The algorithm works as follows: - Starting with quarter notes, obtain the error from quantization of the entire set of times. - Then obtain the error from quantization by 2/3 that value (i.e. triplets). - Then go to the next power of two (e.g. 8th notes, a6th notes, etc.) and repeat

A minimum in quantization error will be observed at the “right” quantization. In either case above, the next quantization tested will be incommensurate (either a factor of 2/3 or a factor of 3/4) which will make the quantization error worse.

Thus, the first minimum that appears will be the correct value.

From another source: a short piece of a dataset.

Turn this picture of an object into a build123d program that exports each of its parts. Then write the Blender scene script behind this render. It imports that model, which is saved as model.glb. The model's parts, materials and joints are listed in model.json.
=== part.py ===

The algorithm does not seem to work as well for note durations as it does for note starts, probably because performed music rarely has clean note cutoffs.

Parameters:	time_series (list of int) – a series times, usually note start times, in ticks ppq (int) – ppq value (ticks per quarter note)
Returns:	quantization in ticks
Return type:	int

chiptunesak.chirp.find_duration_quantization(durations, qticks_note)[source]¶

The duration quantization is determined from the shortest note length. The algorithm starts from the estimated quantization for note starts.

Parameters:	durations (list of int) – durations from which to estimate quantization qticks_note (int) – quantization already determined for note start times
Returns:	estimated duration quantization, in ticks
Return type:	int

chiptunesak.chirp.quantize_fn(t, qticks)[source]¶

This function quantizes a time or duration to a certain number of ticks. It snaps to the nearest quantized value.

Parameters:	t (int) – a start time or duration, in ticks qticks (int) – quantization in ticks
Returns:	quantized start time or duration
Return type:	int

Quantization Methods¶

Primary use of the quantization algorithms occurs through methods of the ChirpSong and ChirpTrack classes.

ChirpSong.estimate_quantization()[source]: This method estimates the optimal quantization for note starts and durations from the note data itself. This version all note data in the tracks. Many pieces have no discernable duration quantization, so in that case the default is half the note start quantization. These values are easily overridden.

ChirpSong.quantize(qticks_notes=None, qticks_durations=None)[source]

This method applies quantization to both note start times and note durations. If you want either to remain unquantized, simply specify a qticks parameter to be 1 (quantization of 1 tick).

Parameters:	qticks_notes (int) – Quantization for note starts, in MIDI ticks qticks_durations (int) – Quantization for note durations, in MIDI ticks

ChirpSong.quantize_from_note_name(min_note_duration_string, dotted_allowed=False, triplets_allowed=False)[source]

Quantize song with more user-friendly input than ticks. Allowed quantizations are the keys for the constants.DURATION_STR dictionary. If an input contains a ‘.’ or a ‘-3’ the corresponding values for dotted_allowed and triplets_allowed will be overridden.

Parameters:	min_note_duration_string (str) – Quantization note value dotted_allowed (bool) – If true, dotted notes are allowed triplets_allowed (bool) – If true, triplets (of the specified quantization) are allowed

ChirpTrack.estimate_quantization()[source]

This method estimates the optimal quantization for note starts and durations from the note data itself. This version only uses the current track for the optimization. If the track is a part with long notes or not much movement, I recommend using the get_quantization() on the entire song instead. Many pieces have fairly well-defined note start spacing, but no discernable duration quantization, so in that case the default is half the note start quantization. These values are easily overridden.

Returns:	tuple of quantization values for (start, duration)
Return type:	tuple of ints

ChirpTrack.quantize(qticks_notes=None, qticks_durations=None)[source]

This method applies quantization to both note start times and note durations. If you want either to remain unquantized, simply specify either qticks parameter to be 1, so that it will quantize to the nearest tick (i.e. leave everything unchanged)

Parameters:	qticks_notes (int) – Resolution of note starts in ticks qticks_durations (int) – Resolution of note durations in ticks. Also length of shortest note.